Babys lernen Wort-Bedeutungen im Schlaf – Foto: ©candy1812 - stock.adobe.com
Ein Team um Wissenschaftler des Max-Planck-Instituts für Kognitions- und Neurowissenschaften hat herausgefunden, dass es Babys bereits im Alter von sechs bis acht Monaten gelingt, Wörtern eine Bedeutung zuzuordnen. Diese Fähigkeit war bisher nur von älteren Kindern und Erwachsenen bekannt.
Babys sind einer Vielzahl von Reizen ausgesetzt. Jeder Moment für sie eine neue Erfahrung – so lange, bis das kindliche Gehirn Ordnung in die Flut der Reize bringt. Es muss die neuen Informationen im Langzeitgedächtnis speichern, ähnliche Erfahrungen zusammenfassen und in Form von Kategorien verallgemeinern. Dafür scheint für die Babys vor allem eines entscheidend zu sein: Ausreichender Schlaf.
Forscher präsentierten Fanatasie-Objekte
Die Wissenschaftler ließen sechs bis acht Monate alte Babys Fantasieobjekte lernen und benannten diese mit Fantasiewörtern wie „Bofel“ oder „Zuser“ Dabei wurden Objekte, die sich jeweils nur leicht in Form und Farbe unterschieden, mit dem gleichen Namen benannt. Diese erfundenen Objekte und Namen wählten die Forscher, um sicher zu gehen, dass die kleinen Studienteilnehmer nicht auf bereits vorhandenes Wissen zurückgreifen konnten.
Anhand der kindlichen Hirnreaktion zeigte sich, dass die Babys neue Objekte der gleichen Kategorie noch nicht mit den entsprechenden Namen verbanden. Sie sahen einen neuen Bofel nicht als „Bofel“ an, obwohl er den bisherigen Bofel-Objekten sehr ähnlich sah. Für die Babys war jedes neue Objekt–Wort Paar noch unbekannt und einzigartig. Das änderte sich nach einem Mittagsschlaf.
Babys lernen im Schlaf
Bei Babys, die nach der Lern-Phase geschlafen hatten, konnte das Gehirn in der anschließenden Test-Phase zwischen den richtigen und falschen Benennungen neuer Objekte unterscheiden.
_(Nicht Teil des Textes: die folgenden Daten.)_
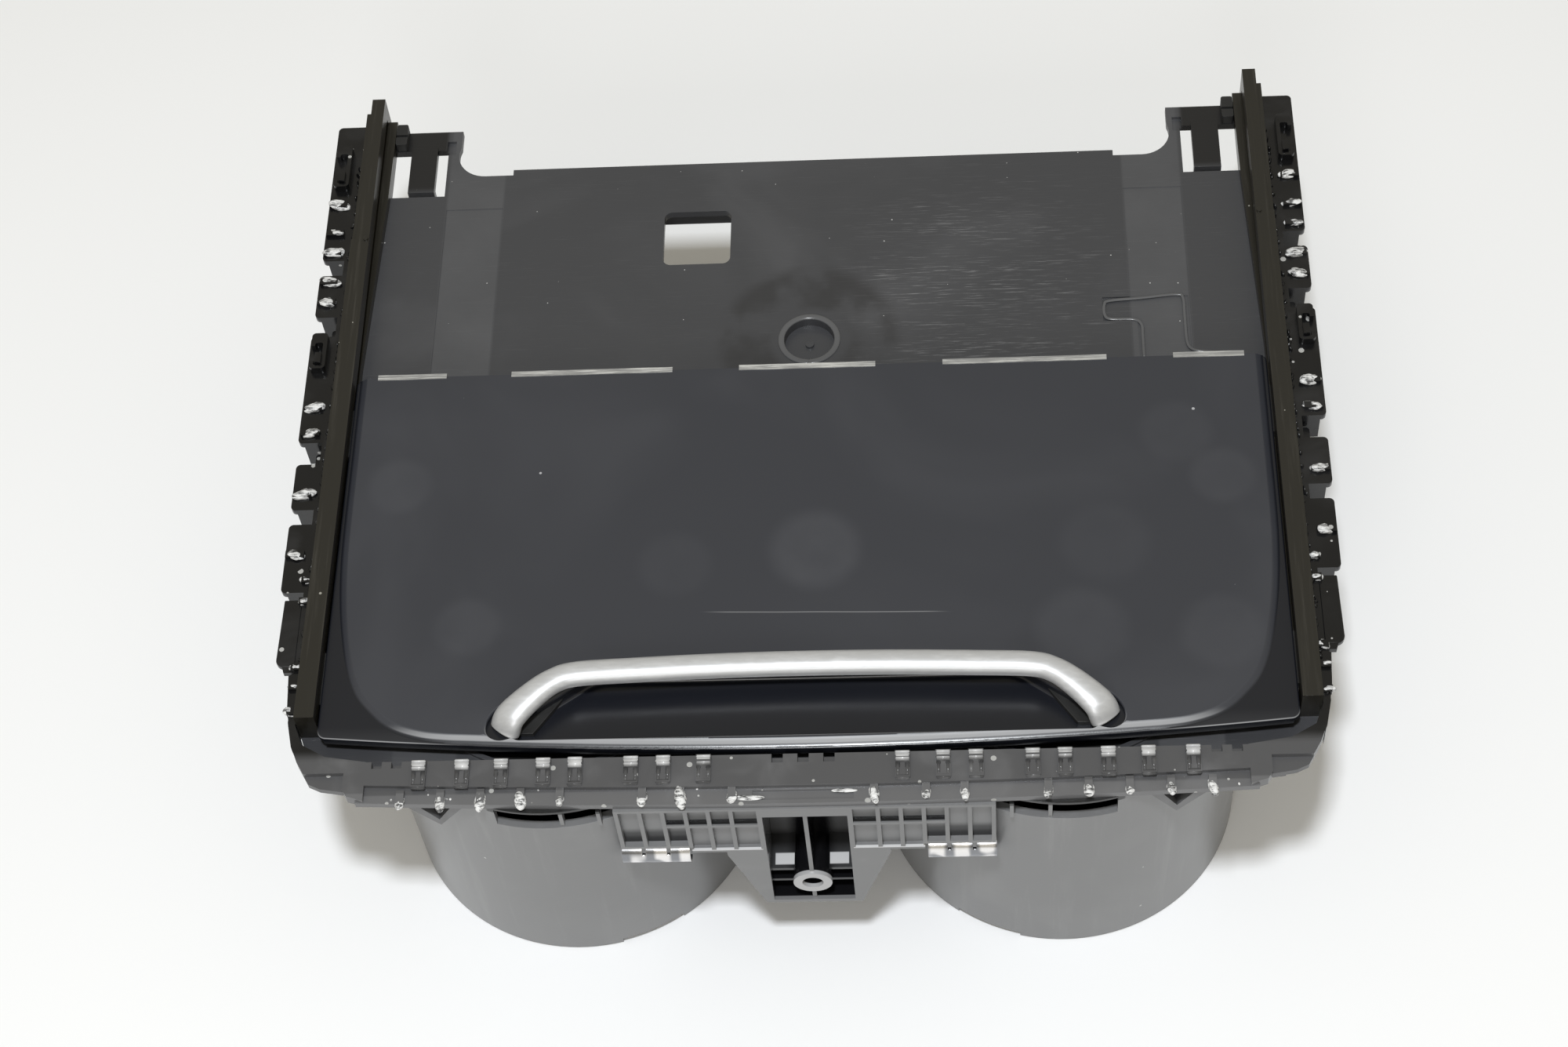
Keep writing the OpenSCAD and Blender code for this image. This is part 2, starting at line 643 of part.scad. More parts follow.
module guide_shoe(side, y) {
    color("#242426") at_rest() on_side(side) {
        // Tongue that runs in the rail's groove
        block(lid_half - 8, rail_in + groove_d - shoe_gap, y, y + shoe_len, groove_under + shoe_gap,
              groove_under + groove_h - shoe_gap);
        block(lid_half - 8, lid_half - 2.6, y, y + shoe_len, floor_top + 0.7, skin_under);
    }
}

module stop_buffer(side) {
    x1 = rail_in - ledge_w - fit;
    color("#131314") at_rest() on_side(side) difference() {
        soft_block(x1 - 3, x1, buffer_y, buffer_y + buffer_len, floor_top, ledge_top + 0.3, 0.6);
        block(x1 - 4, x1 + 1, buffer_y + 2.6, buffer_y + 3.4, ledge_top - 0.4, ledge_top + 1);
    }
}

// Finger recess in plan, widest at the front
module recess_plan(grow) {
    half = recess_w / 2 + grow;
    polygon([[-half, lid_front_y + 3.4 - grow], [half, lid_front_y + 3.4 - grow],
             [half - 12, bar_y - 0.6 + grow], [half - 18, bar_y + 1.4 + grow],
             [18 - half, bar_y + 1.4 + grow], [12 - half, bar_y - 0.6 + grow]]);
}

module lid_plan(inset) {
    bowed_plan(lid_half - inset, lid_front_y + inset, lid_rear_y, lid_bow);
}

// Plan of the raised field, with wide round front corners
module field_plan(inset) {
    r = 26;
    half = lid_half - 1.4 - inset;
    front = lid_front_y + 0.7 + inset;
    intersection() {
        bowed_plan(half, front, lid_rear_y, lid_bow);
        union() {
            translate([-half, 46]) square([2 * half, lid_rear_y - 46 - inset]);
            translate([-half + r, front - 1]) square([2 * (half - r), 60]);
            for (s = [-1, 1]) translate([s * (half - r), front + r + 1]) circle(r = r);
            translate([-half, front + r + 1]) square([2 * half, 50 - front - r]);
        }
    }
}

module lid_panel() {
    low_top = lid_top - field_h;
    color("#2b2d31") at_rest() difference() {
        union() {
            translate([0, 0, skin_under]) linear_extrude(low_top - skin_under) lid_plan(0);
            translate([0, 0, low_top - 0.2]) linear_extrude(field_h * 0.6 + 0.2) field_plan(0);
            translate([0, 0, low_top - 0.2]) linear_extrude(field_h + 0.2) field_plan(0.6);
            // Front face that turns down
            translate([0, 0, lid_top - lid_face_h]) linear_extrude(lid_face_h - field_h - 0.3)
                difference() {
                    lid_plan(0);
                    translate([0, skin_t]) lid_plan(-3);
                }
            // Pan of the finger recess
            translate([0, 0, lid_top - recess_d - 1.4]) linear_extrude(recess_d) recess_plan(1.2);
        }
        translate([0, 0, lid_top - recess_d]) linear_extrude(recess_d + 1) recess_plan(0);
        // Oval sockets for the ends of the handle
        both_sides() translate([handle_end[0] - 1, handle_end[1] + 1.2, lid_top - 1.4]) cylinder(r = 5.3, h = 3);
        both_sides() translate([handle_end[0], handle_end[1], skin_under - 1]) cylinder(r = 1.5, h = 5);
        for (s = EDGE_STRIPS) translate([s[0], lid_rear_y - strip_w + 0.7, strip_z]) cube([s[1], 5, 5]);
    }
}

// Bright strips in the rear edge: start and length
EDGE_STRIPS = [[-107.5, 17.5], [-73.9, 40.5], [-17, 34], [33.4, 40.5], [90, 17.5]];
strip_w = 1.5;
strip_z = skin_under + 0.5;

module rear_edge_strips() {
    color("#c9cac8") at_rest() for (s = EDGE_STRIPS)
        translate([s[0] + fit, lid_rear_y - strip_w + 0.7 + fit, strip_z + fit])
            cube([s[1] - 2 * fit, strip_w, lid_top - strip_z + 0.1]);
}

module lid_carrier() {
    rear = lid_rear_y - 3;
    rib_front = bar_y + 3.2;
    pitch_x = (lid_half - 10.6) / 3;
    pitch_y = (rear - rib_front - 6.7) / 2;
    color("#1d1e20") at_rest() difference() {
        union() {
            difference() {
                block(-lid_half + 1, lid_half - 1, -3, rear, carrier_under, skin_under);
                // Openings between the ribs
                both_sides() for (x = [0 : 2]) for (y = [0 : 1])
                    translate([x * pitch_x, y * pitch_y + rib_front, 0])
                    soft_block(6, pitch_x, 3.4, pitch_y - 2.6, carrier_under - 1, skin_under + 1, 3);
            }
            for (y = [0 : 2]) translate([0, rib_front + y * pitch_y, 0])
                block(-3 * pitch_x + 2, 3 * pitch_x - 2, 0, 1.4, floor_top + 1.2, skin_under - cut);
            both_sides() for (x = [0 : 2]) translate([x * pitch_x + 2.4, rib_front, 0])
                block(0, 1.4, 0, 2 * pitch_y + 1, floor_top + 1.2, skin_under - cut);
        }
        // Space for the pan of the finger recess
        translate([0, 0, floor_top]) linear_extrude(10) recess_plan(1.2 + fit);
        // Space for the shoes
        both_sides() for (y = [front_shoe_y, rear_shoe_y])
            block(lid_half - 8 - fit, lid_half + 1, y - fit, y + shoe_len + fit, floor_top, skin_under + 1);
        both_sides() translate([handle_end[0], handle_end[1], floor_top]) cylinder(r = 1.5, h = 8);
    }
}

// Middle line of the handle: ends, knees and a nearly straight middle
handle_end = [handle_w / 2 - 0.6, -1.4, lid_top + 1.5];
handle_knee = [handle_w / 2 - 13, bar_y - 1, lid_top + bar_lift];
handle_mid = [0, bar_y + 1.2, lid_top + bar_lift + 0.2];
function lerp(a, b, t) = a + (b - a) * t;
function bend(a, b, c, t) = lerp(lerp(a, b, t), lerp(b, c, t), t);
knee_in = lerp(handle_knee, handle_end, 0.45);
knee_out = lerp(handle_knee, handle_mid, 0.22);
half_path = concat([for (i = [0 : 2]) lerp(handle_end, knee_in, i / 3)],
                   [for (i = [0 : 8]) bend(knee_in, handle_knee, knee_out, i / 8)],
                   [for (i = [1 : 5]) lerp(knee_out, handle_mid, i / 5)]);
function flip_x(p) = [-p[0], p[1], p[2]];
path_n = len(half_path);
handle_path = concat(half_path, [for (i = [path_n - 2 : -1 : 0]) flip_x(half_path[i])]);
bar_sides = 16;

// Sweep of an oval section along a list of points
module swept_bar(path, w, h) {
    n = len(path);
    function along(i) = path[min(i + 1, n - 1)] - path[max(i - 1, 0)];
    function across(i) = let (d = along(i)) [d[1], -d[0], 0] / norm([d[0], d[1]]);
    function upward(i) = let (c = cross(across(i), along(i))) c / norm(c);
    points = [for (i = [0 : n - 1]) for (k = [0 : bar_sides - 1])
              path[i] + across(i) * (w / 2 * cos(k * 360 / bar_sides))
              + upward(i) * (h / 2 * sin(k * 360 / bar_sides))];
    sides = [for (i = [0 : n - 2]) for (k = [0 : bar_sides - 1])
             let (a = i * bar_sides + k, b = i * bar_sides + (k + 1) % bar_sides)
             each [[a, b, b + bar_sides], [a, b + bar_sides, a + bar_sides]]];
    start_cap = [[for (k = [bar_sides - 1 : -1 : 0]) k]];
    end_cap = [[for (k = [0 : bar_sides - 1]) (n - 1) * bar_sides + k]];
    polyhedron(points, concat(sides, start_cap, end_cap));
}

module handle() {
    color("#c4c5c6") at_rest() union() {
        swept_bar(handle_path, bar_w, bar_h);
        both_sides() translate([handle_end[0] - 0.4, handle_end[1] + 0.3, lid_top - 1.4 + fit])
            cylinder(r = 2.2, h = 2.6);
    }
}

module handle_screws() {
    color("#8d8f92") at_rest() both_sides() translate([handle_end[0], handle_end[1], 0]) {
        translate([0, 0, carrier_under - 1.6]) difference() {
            cylinder(r = 2.4, h = 1.6);
            translate([0, 0, -0.5]) cylinder(r = 1.1, h = 1.4, $fn = 6);
        }
        translate([0, 0, carrier_under - 0.5]) cylinder(r = 1.3, h = lid_top - carrier_under + 1);
    }
}

module front_bracket() {
    top = flange_under;
    lower = rail_top - bracket_drop;
    boss_z = rail_top - screw_boss_drop;
    back = bracket_y + crate_depth;
    pocket_back = bracket_y + screw_bore_len + 1;
    pocket_top = top - 4;
    arm_low = rail_top - arm_drop;
    t = crate_rib_t;
    color("#66676a") at_rest() difference() {
        union() {
            // Trapezoid block with the pocket
            difference() {
                translate([0, pocket_back, 0]) rotate([90, 0, 0]) linear_extrude(pocket_back - bracket_y)
                    polygon([[-11.5, lower], [11.5, lower], [19, rail_top - 28.4], [19, top], [-19, top],
                             [-19, rail_top - 28.4]]);
                block(-pocket_w / 2, pocket_w / 2, bracket_y - 1, pocket_back - 1.6, lower + 1.3, pocket_top);
                // Hollow corners beside the pocket
                both_sides() translate([0, pocket_back + 1, 0]) rotate([90, 0, 0])
                    linear_extrude(pocket_back - bracket_y - 0.4)
                    polygon([[pocket_w / 2 + 1.4, lower + 5], [17.4, rail_top - 29.5],
                             [pocket_w / 2 + 1.4, rail_top - 29.5]]);
                both_sides() block(pocket_w / 2 + 1.4, 17.4, back, pocket_back + 1, rail_top - 29, top - 2);
            }
            // Boss, its rib and the side shelves of the pocket
            translate([0, bracket_y, boss_z]) rotate([-90, 0, 0])
                cylinder(r = screw_boss_r, h = screw_bore_len + 0.6);
            block(-t / 2, t / 2, bracket_y + 0.6, pocket_back, lower + 0.5, pocket_top + 0.5);
            both_sides() for (z = [boss_z + 2.4, boss_z - 3])
                block(screw_boss_r - 0.6, pocket_w / 2 + 0.5, bracket_y + 2.2, pocket_back, z, z + t);
            // Egg-crate arms
            both_sides() {
                for (x = [16.2, 21.4, 26.6, 31.8, 37, 42.4])
                    block(x, x + t, bracket_y, back, x > 26 ? arm_low : rail_top - 26.8, top);
                for (z = [rail_top - 14.6, rail_top - 26.8]) block(10, 27, bracket_y, back, z, z + t);
                block(10, 43.4, bracket_y, back, top - t, top);
                block(26.6, 43.4, bracket_y, back, arm_low, arm_low + t);
                block(10, 43.4, back - 1.2, back, rail_top - 26.8, top);
            }
        }
        // Grid cells beside the pocket
        both_sides() block(pocket_w / 2 + 1.2, 16.2, bracket_y - 1, back - 1.2, rail_top - 13.6, top - t);
        both_sides() block(pocket_w / 2 + 1.2, 16.2, bracket_y - 1, back - 1.2, rail_top - 25.8, rail_top - 14.6);
        translate([0, bracket_y - 1, boss_z]) rotate([-90, 0, 0]) cylinder(r = screw_bore_r, h = screw_bore_len + 1);
        well_envelope();
        // Clearance for the frame's low wall behind the flange
        block(-60, 60, flange_rear_y - 0.2, 30, floor_under - seat_h - fit, top + 1);
    }
}

// Bowed sheet clip under the lower edge of a bracket arm
module spring_clip(side) {
    r = 4.2;
    low = rail_top - arm_drop;
    color("#b4b6b8") at_rest() on_side(side) difference() {
        translate([27.6, front_y + r, low - r - fit]) rotate([0, 90, 0]) difference() {
            cylinder(r = r, h = 16);
            translate([0, 0, -1]) cylinder(r = r - clip_sheet, h = 18);
        }
        // The sheet is open behind
        block(27, 45, front_y + 3.2, front_y + 10, low - 2 * r - 1, low + 1);
        // Slits between its three tongues
        for (x = [32.6, 38.4]) block(x - 0.4, x + 0.4, front_y - 1, front_y + 4, low - 2.6, low + 1);
    }
}

// Hooked clip that lies along a side tab
module trim_clip(x, y, len) {
    translate([x, y, flange_top]) {
        difference() {
            soft_block(0, 4, 0, len, 0, 2.2, 1);
            soft_block(1, 3, 1, len - 3, -1, 3, 0.6);
            block(2.4, 5, 2.4, len - 4, -1, 3);
        }
        translate([1, 1.4, 0]) cube([1.6, 3, 3]);
    }
}

module trim_clips() {
    color("#0f0f10") at_rest() both_sides() {
        trim_clip(wall_in + 2.6, 160, 14);
        trim_clip(wall_in + 3, 101, 11);
    }
}

top_frame();
floor_plate();
cup_deck();
guide_rail(LEFT);  // guide_rail_left
guide_rail(RIGHT);  // guide_rail_right
cup_well(LEFT);  // cup_well_left
cup_well(RIGHT);  // cup_well_right
cup_mat(LEFT);  // cup_mat_left
cup_mat(RIGHT);  // cup_mat_right
flap_bracket(LEFT);  // flap_bracket_left
flap_bracket(RIGHT);  // flap_bracket_right
grip_flap(LEFT);  // grip_flap_left
grip_flap(RIGHT);  // grip_flap_right
flap_pin(LEFT);  // flap_pin_left
flap_pin(RIGHT);  // flap_pin_right
flap_spring(LEFT);  // flap_spring_left
flap_spring(RIGHT);  // flap_spring_right
front_bracket();
spring_clip(LEFT);  // spring_clip_left
spring_clip(RIGHT);  // spring_clip_right
lid_panel();
lid_carrier();
rear_edge_strips();
handle();
handle_screws();
guide_shoe(LEFT, front_shoe_y);  // guide_shoe_front_left
guide_shoe(RIGHT, front_shoe_y);  // guide_shoe_front_right
guide_shoe(LEFT, rear_shoe_y);  // guide_shoe_rear_left
guide_shoe(RIGHT, rear_shoe_y);  // guide_shoe_rear_right
stop_buffer(LEFT);  // stop_buffer_left
stop_buffer(RIGHT);  // stop_buffer_right
trim_clips();
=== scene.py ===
"""Looks of a car cup holder with a sliding lid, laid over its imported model.

Makers and helpers take millimetres: x from the middle, y from the rails' front end, z up
from the feet of the wells. Meshes, and what a finish reads, are in metres, in the model's frame.
"""
import json
import math
import random

import bmesh
import bpy
from mathutils import Matrix, Vector


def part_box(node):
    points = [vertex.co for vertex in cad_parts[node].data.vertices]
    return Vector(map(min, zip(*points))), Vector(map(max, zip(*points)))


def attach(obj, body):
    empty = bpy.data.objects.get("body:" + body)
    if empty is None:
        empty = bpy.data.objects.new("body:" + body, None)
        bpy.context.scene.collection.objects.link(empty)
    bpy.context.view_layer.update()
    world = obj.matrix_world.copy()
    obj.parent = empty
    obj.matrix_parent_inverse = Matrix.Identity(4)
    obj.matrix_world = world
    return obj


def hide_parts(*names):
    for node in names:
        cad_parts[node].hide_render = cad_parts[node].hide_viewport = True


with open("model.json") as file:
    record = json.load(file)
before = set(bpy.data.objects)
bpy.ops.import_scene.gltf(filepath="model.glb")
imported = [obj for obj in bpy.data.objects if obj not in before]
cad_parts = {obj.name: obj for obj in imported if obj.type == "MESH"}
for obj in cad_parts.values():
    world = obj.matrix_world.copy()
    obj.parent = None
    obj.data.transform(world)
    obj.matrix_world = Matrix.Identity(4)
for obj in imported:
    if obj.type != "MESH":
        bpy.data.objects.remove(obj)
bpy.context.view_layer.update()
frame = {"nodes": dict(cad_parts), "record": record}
nodes = frame["nodes"]

MM = 0.001
RAIL_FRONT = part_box("guide_rail_left")[0].y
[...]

Babys, die wach geblieben waren, gelang das nicht, heißt es weiter in einer Pressemitteilung des Instituts.
Nach einem halbstündigen Mittagsschlaf zeigten die Babys eine Hirnreaktion, die von drei Monate alten Säuglingen bekannt ist, nachdem diese visuelle und akustische Reize von Objekt-Wort-Paaren assoziiert hatten. In ihrem kurzen Schlaf hatten sie die ähnlichen Merkmale der Objekte herausgefiltert und mit dem Klang der dazugehörigen Laute verbunden. Sie nahmen das Wort jedoch nur als ein Geräusch ohne Bedeutung wahr.
Babys hatten Bedeutung der Wörter gelernt
Bei Babys, die etwa 50 Minuten geschlafen hatten, zeigte sich eine Hirnreaktion, die bisher nur von älteren Kindern und Erwachsenen bekannt war. Diese sogenannte N400-Komponente tritt auf, wenn unpassende Bedeutungen verarbeitet werden – sei es in Sätzen, Wortpaaren, Bildgeschichten oder Bild–Wort-Paaren. Anhand dieser Komponente konnten die Forscher erkennen, dass die Babys tatsächlich die Bedeutung der Wörter gelernt hatten.
„In unserer Studie haben die Babys vor dem Schlaf sehr viel Information auf einmal erhalten. Eine solche Informationsmenge ist normalerweise über einen längeren Zeitraum verteilt“, erläuterte Studienleiterin Manuela Friedrich. Erst im Schlaf, wenn das kindliche Gehirn von der Außenwelt abgekoppelt ist, kann es die wesentlichen Zusammenhänge herausfiltern und speichern. Nur im Zusammenspiel von wachem Erleben mit den ordnenden Prozessen im Schlaf können sich die frühen kognitiven und sprachlichen Fähigkeiten entwickeln, so die Forscherin.
Entwicklung verläuft im Zeitraffer
Die beiden Gedächtnisformen, die im Schlaf gebildet werden, seien mit denen vergleichbar, die aus der frühen Entwicklung bekannt sind. Während jedoch im Schlaf anscheinend nur Minuten zwischen ihnen liegen, sind es in der typischen Entwicklung Monate. Die Bildung von Gedächtnisinhalten verlaufe im Schlaf also wie im Zeitraffer. Die entsprechende Studie erschien im Fachmagazin Current Biology.